Take the Mediterranean problem for a moment, which shows the complexity of the issue. One side says we must not let people drown. Another says if we mount a rescue operation we will just encourage the people smuggling trade. Both sides are, of course, right. The philosophical issue is therefore not easy. What is needed is fundamental change and reform in the countries of origin of the fleeing masses, but that’s not going to happen (in the cliché) any time soon. In the meantime, we need to find civilized and humane arrangements for looking after those we rescue, making it clear that the Royal Navy is not a ferry service to the UK.
Ok. Enough for tonight. I think it is important to look at the issue with calmness: just one in six Britons think immigration has benefited the country, and the response to this is surely not to give the rest of them lectures about bigotry.
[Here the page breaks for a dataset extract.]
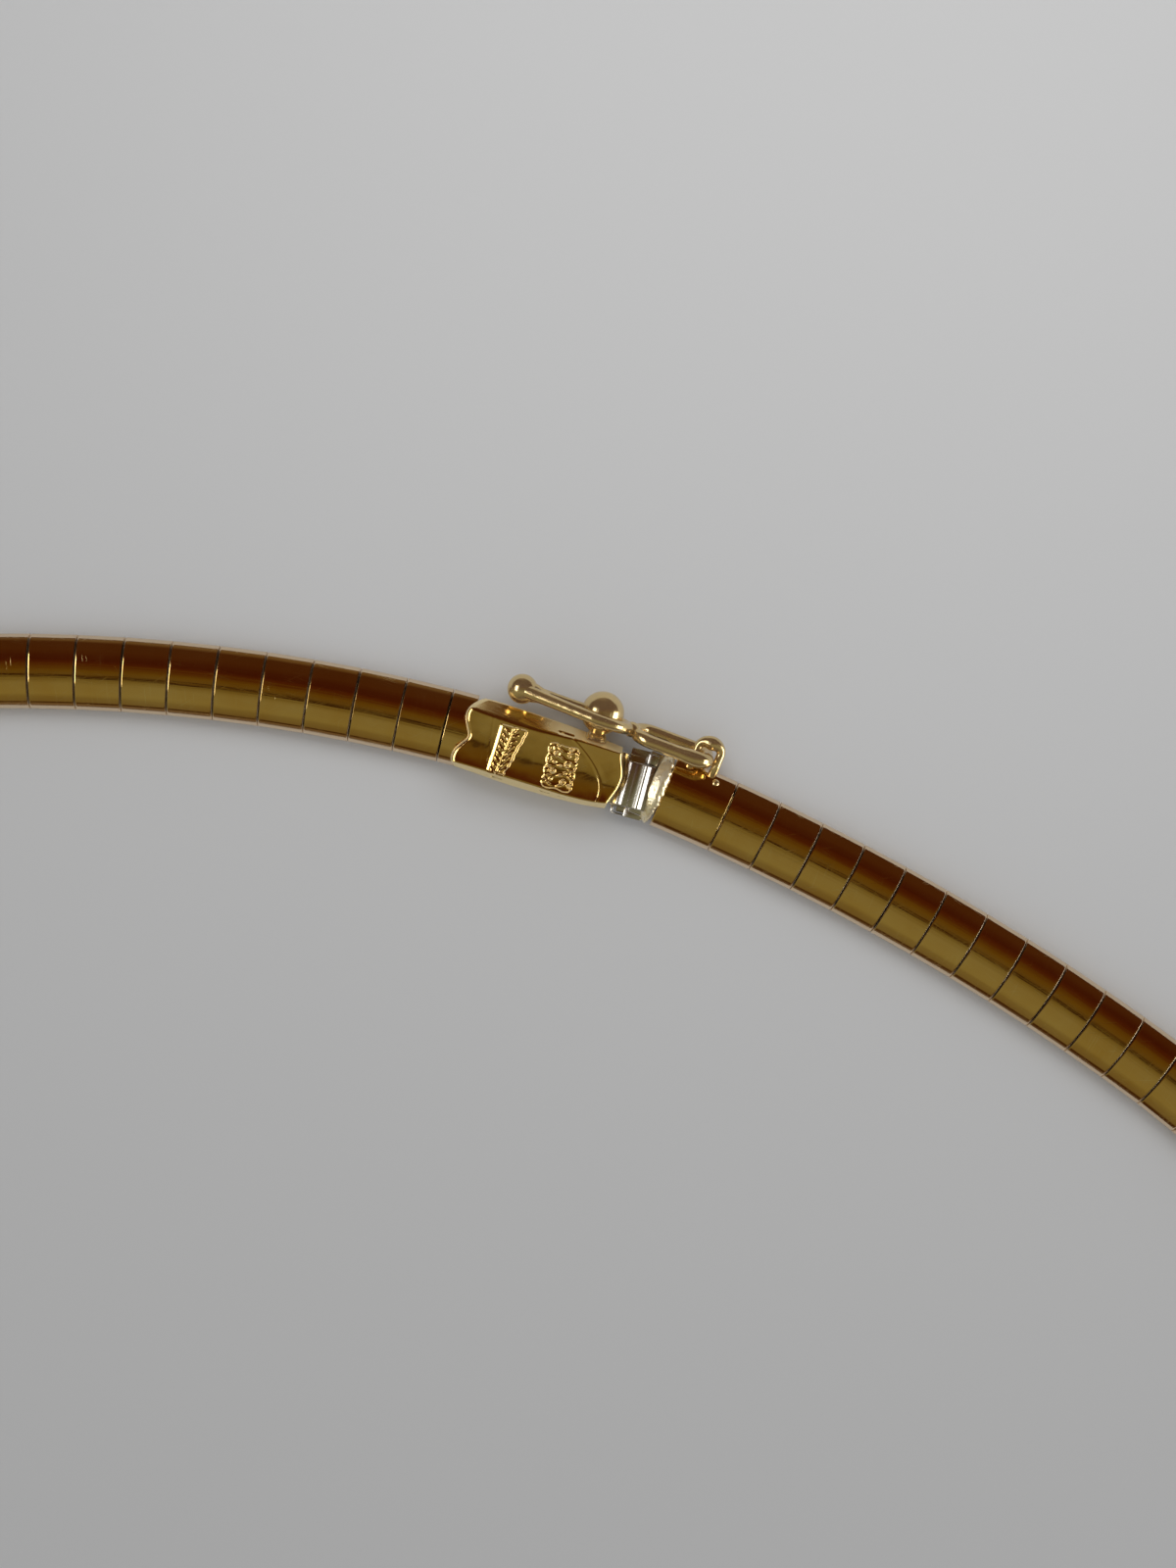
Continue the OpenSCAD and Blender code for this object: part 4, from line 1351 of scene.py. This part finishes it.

There is a democratic point: who thinks that the proposition “half the new jobs in the country should be filled by foreigners” – which has happened in recent memory – would have gained support if put to a referendum ? For all that, people’s ideas about migration are mixed and complex: on that, I agree with Lord Ashcroft (cut that phrase out and keep it for posterity). Will get back to this when my mind is clearer, which may be a while.